Any natural number sharing a factor with 840 must be divisible by 2, 3, 5 or 7. Number theorists building wheel sieves or modular prime filters cite this to certify the rejection property of the 840-wheel. The proof converts non-coprimeness to a gcd greater than 1, extracts a prime divisor of that gcd, classifies it among the four small primes via an auxiliary lemma, and dispatches the four cases by divisibility transfer.

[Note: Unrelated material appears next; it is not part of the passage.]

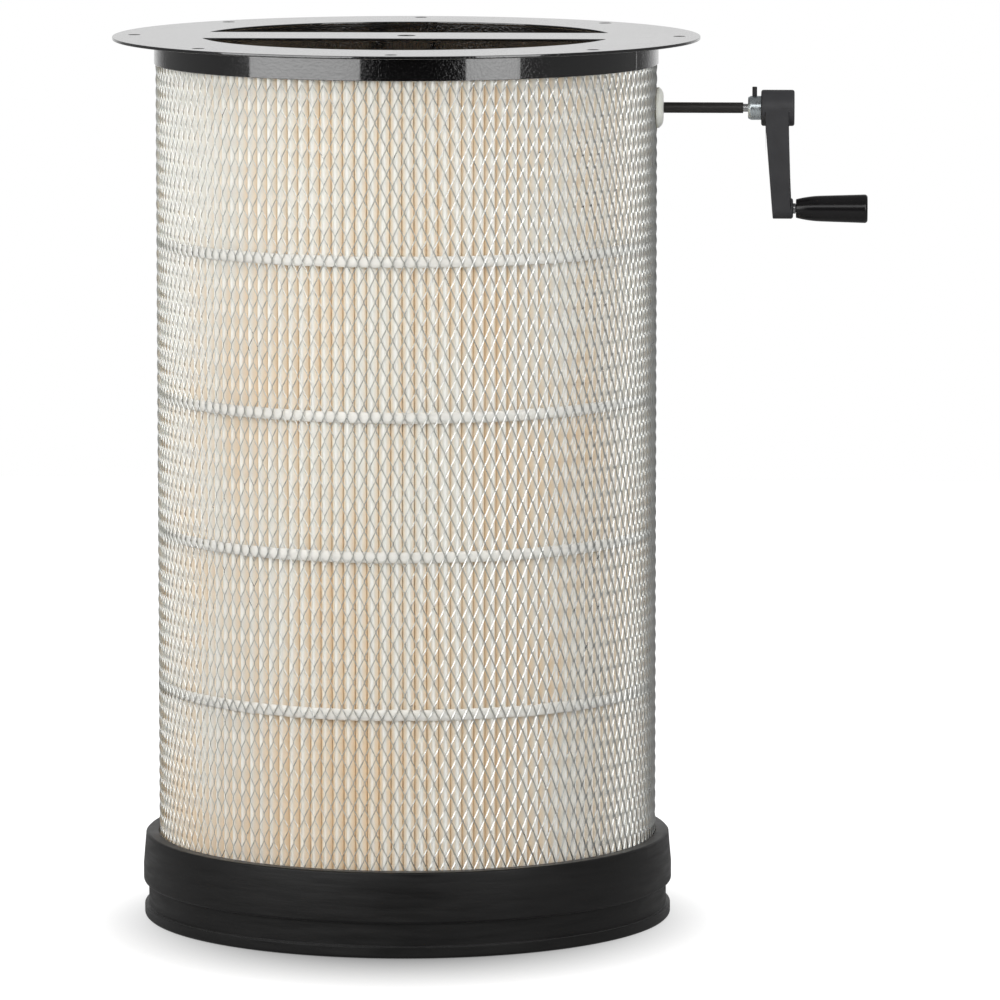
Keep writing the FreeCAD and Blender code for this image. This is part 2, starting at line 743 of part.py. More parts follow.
def paddle_arm(height):
    """Flat bar on edge, welded through a boss that is clamped on the shaft."""
    half = arm_bar_height / 2
    bar = box((-arm_bar_reach, -arm_bar_thickness / 2, height - half),
              (arm_bar_reach, arm_bar_thickness / 2, height + half))
    boss = cylinder(arm_boss_radius, height - half, height + half)
    holes = paddle_bolt_holes()
    holes += [half_turn(hole) for hole in holes]
    holes.append(cylinder(paddle_shaft_radius, height - half, height + half))
    holes.append(arm_screw(height, 0))
    return bar.fuse(boss).cut(holes).removeSplitter()


def arm_screw(height, start=paddle_shaft_radius):
    screw = cylinder(arm_screw_radius, start, paddle_shaft_radius + arm_screw_length)
    return along_y(screw, 0, height)


def arm_screws():
    screws = []
    for height in arm_heights:
        socket = hexagon(grub_socket_across, paddle_shaft_radius + arm_screw_length - grub_socket_depth,
                         paddle_shaft_radius + arm_screw_length)
        screws.append(arm_screw(height).cut(along_y(socket, 0, height)))
    return Part.makeCompound(screws)


def paddle_rail():
    """Flat strip bolted to the ends of the arms."""
    rail = box((rail_inner_x, arm_bar_thickness / 2, flap_bottom_z + rail_end_inset),
               (arm_bar_reach, rail_outside_y, flap_top_z - rail_end_inset))
    return rail.cut(paddle_bolt_holes())


def rubber_flap():
    """Strip whose outer edge runs along the inner folds of the pleats."""
    tip_x = math.sqrt(flap_tip_radius ** 2 - flap_outside_y ** 2)
    flap = box((flap_inner_x, rail_outside_y, flap_bottom_z), (tip_x, flap_outside_y, flap_top_z))
    return flap.cut(paddle_bolt_holes())


def clamp_strip():
    strip = box((clamp_inner_x, flap_outside_y, flap_bottom_z + rail_end_inset),
                (clamp_outer_x, clamp_outside_y, flap_top_z - rail_end_inset))
    return strip.cut(paddle_bolt_holes())


def nut_seat(height):
    """Where a bolt's nut bears: behind the arm, or behind the rail between arms."""
    return -arm_bar_thickness / 2 if height in arm_heights else arm_bar_thickness / 2


def paddle_bolts():
    bolts = []
    for height in paddle_bolt_heights():
        tip = nut_seat(height) - paddle_nut_height - paddle_bolt_tip
        head = hexagon(paddle_bolt_head_across, clamp_outside_y, clamp_outside_y + paddle_bolt_head_height)
        bolt = cylinder(paddle_bolt_radius, tip, clamp_outside_y).fuse(head)
        bolts.append(along_y(bolt, paddle_bolt_x, height))
    return Part.makeCompound(bolts + [half_turn(bolt) for bolt in bolts])


def paddle_nuts():
    nuts = []
    for height in paddle_bolt_heights():
        seat = nut_seat(height)
        nut = hexagon(paddle_bolt_head_across, seat - paddle_nut_height, seat)
        nut = nut.cut(cylinder(paddle_bolt_radius, seat - paddle_nut_height, seat))
        nuts.append(along_y(nut, paddle_bolt_x, height))
    return Part.makeCompound(nuts + [half_turn(nut) for nut in nuts])


def thrust_collar():
    return tube(thrust_collar_radius, paddle_shaft_radius,
                thrust_collar_z, thrust_collar_z + thrust_collar_height)


def retaining_ring():
    top = steady_bar_z - end_float
    return tube(retaining_ring_radius, paddle_shaft_radius, top - retaining_ring_height, top)


def all_pieces():
    pieces = {
        "inlet_flange": inlet_flange(),
        "upper_outer_band": upper_outer_band(),
        "upper_inner_band": upper_inner_band(),
        "potting_ring": potting_ring(),
        "pleated_media": pleated_media(),
        "expanded_metal_jacket": expanded_metal_jacket(),
        "rubber_collar": rubber_collar(),
        "lower_inner_band": lower_inner_band(),
        "lower_steady_bar": lower_steady_bar(),
        "steady_bush": steady_bush(),
        "gear_bracket": gear_bracket(),
        "bracket_shaft_bush": bracket_shaft_bush(),
        "bracket_thrust_bush": bracket_thrust_bush(),
        "wall_bush": wall_bush(),
        "wall_bush_nut": wall_bush_nut(),
        "drive_shaft": drive_shaft(),
        "bevel_pinion": bevel_pinion(),
        "pinion_screw": as_pinion(hub_screw()),
        "shaft_sleeve": shaft_sleeve(),
        "hub_insert": hub_insert(),
        "hub_grub_screw": hub_grub_screw(),
        "crank_arm": crank_arm(),
        "handle_pin": handle_pin(),
        "handle_grip": handle_grip(),
        "paddle_shaft": paddle_shaft(),
        "bevel_gear": bevel_gear(),
        "gear_screw": as_gear(hub_screw()),
        "arm_screws": arm_screws(),
        "paddle_bolts": paddle_bolts(),
        "paddle_nuts": paddle_nuts(),
        "thrust_collar": thrust_collar(),
        "retaining_ring": retaining_ring(),
    }
    for number, height in enumerate(bead_heights, 1):
        pieces[f"glue_bead_{number}"] = glue_bead(height)
    for name, height in zip(("lower", "middle", "upper"), arm_heights):
        pieces[f"{name}_paddle_arm"] = paddle_arm(height)
    for name, place in (("right", Part.Shape.copy), ("left", half_turn)):
        pieces[f"{name}_paddle_rail"] = place(paddle_rail())
        pieces[f"{name}_rubber_flap"] = place(rubber_flap())
        pieces[f"{name}_clamp_strip"] = place(clamp_strip())
    return pieces


os.makedirs("parts", exist_ok=True)
for node, shape in all_pieces().items():
    shape.exportStep(f"parts/{node}.step")
    print(node, len(shape.Solids), round(shape.Volume), shape.isValid())
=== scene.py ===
"""Dresses the pleated dust cartridge: raised mesh, folded paper, paint, rubber and the crank."""
import json
import math

import bpy
from mathutils import Matrix, Vector


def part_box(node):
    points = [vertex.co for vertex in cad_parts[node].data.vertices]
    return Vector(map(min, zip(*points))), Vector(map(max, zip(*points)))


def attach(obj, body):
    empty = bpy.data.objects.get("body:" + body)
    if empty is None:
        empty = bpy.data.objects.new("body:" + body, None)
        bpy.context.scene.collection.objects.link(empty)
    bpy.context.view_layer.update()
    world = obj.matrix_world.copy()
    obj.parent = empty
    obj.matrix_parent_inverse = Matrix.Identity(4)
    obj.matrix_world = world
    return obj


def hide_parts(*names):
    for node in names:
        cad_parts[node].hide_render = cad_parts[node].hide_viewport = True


bl_info = {
    "name": "Pleated dust cartridge",
    "version": (1, 0, 0),
    "blender": (4, 5, 0),
    "location": "View3D > Sidebar > Cartridge",
    "description": "Builds the surfaces of a pleated dust cartridge with a hand-cranked cleaner",
    "category": "Add Mesh",
}

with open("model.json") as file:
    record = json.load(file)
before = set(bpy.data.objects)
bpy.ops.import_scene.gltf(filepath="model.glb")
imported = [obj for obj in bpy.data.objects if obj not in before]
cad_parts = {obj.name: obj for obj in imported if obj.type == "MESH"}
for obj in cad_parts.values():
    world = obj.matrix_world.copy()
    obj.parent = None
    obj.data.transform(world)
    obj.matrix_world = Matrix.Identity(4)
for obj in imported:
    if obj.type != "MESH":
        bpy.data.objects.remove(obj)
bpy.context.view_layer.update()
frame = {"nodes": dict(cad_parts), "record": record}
record = frame["record"]
body_of = {node: body for body, nodes in record["behaviour"]["bodies"].items() for node in nodes}
slot_of = {part["node"]: part["material_slot"] for part in record["subparts"]}

jacket_low, jacket_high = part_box("expanded_metal_jacket")
media_low, media_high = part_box("pleated_media")
bush_low, bush_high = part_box("wall_bush")
bush_reach = (bush_high.z - bush_low.z) / 2
crank_z = (bush_low.z + bush_high.z) / 2

SAME_POINT = 1e-6       # points nearer than this are one
SEAM = 1e-5             # points nearer than this are joined where copies or turns meet


# Sizes and colours that a user would change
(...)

Claim. Let $n$ be a natural number. If $n$ is not coprime to 840, then $2$ divides $n$ or $3$ divides $n$ or $5$ divides $n$ or $7$ divides $n$.

background

The module develops modular tools for wheel filters motivated by Recognition Science theory documents, beginning with the soundness claim that coprimeness to 840 implies no divisibility by the primes 2, 3, 5 or 7. Wheel840 is the integer 840 = 2^3 · 3 · 5 · 7 that serves as the modulus for this sieve. The present theorem is the contrapositive form of that soundness statement.

proof idea

The tactic proof first rewrites the negated coprimeness hypothesis into gcd(n, wheel840) ≠ 1. It invokes the existence of a prime divisor of this gcd to obtain p that divides both n and wheel840. The auxiliary lemma prime_dvd_wheel840 then forces p to be 2, 3, 5 or 7. Four nested rcases splits on this disjunction each apply the corresponding equality to transfer divisibility from p to n.

why it matters

The declaration supplies the core soundness lemma for the wheel-840 filter in the primes module and is applied directly by the downstream gcd-form variant wheel840_rejects_of_gcd_ne_one. It completes the modular arithmetic foundation described in the module documentation, enabling efficient rejection checks that align with the discrete phi-ladder and J-cost structures of the broader Recognition Science framework (T5–T8 forcing chain). No open scaffolding remains for this arithmetic claim.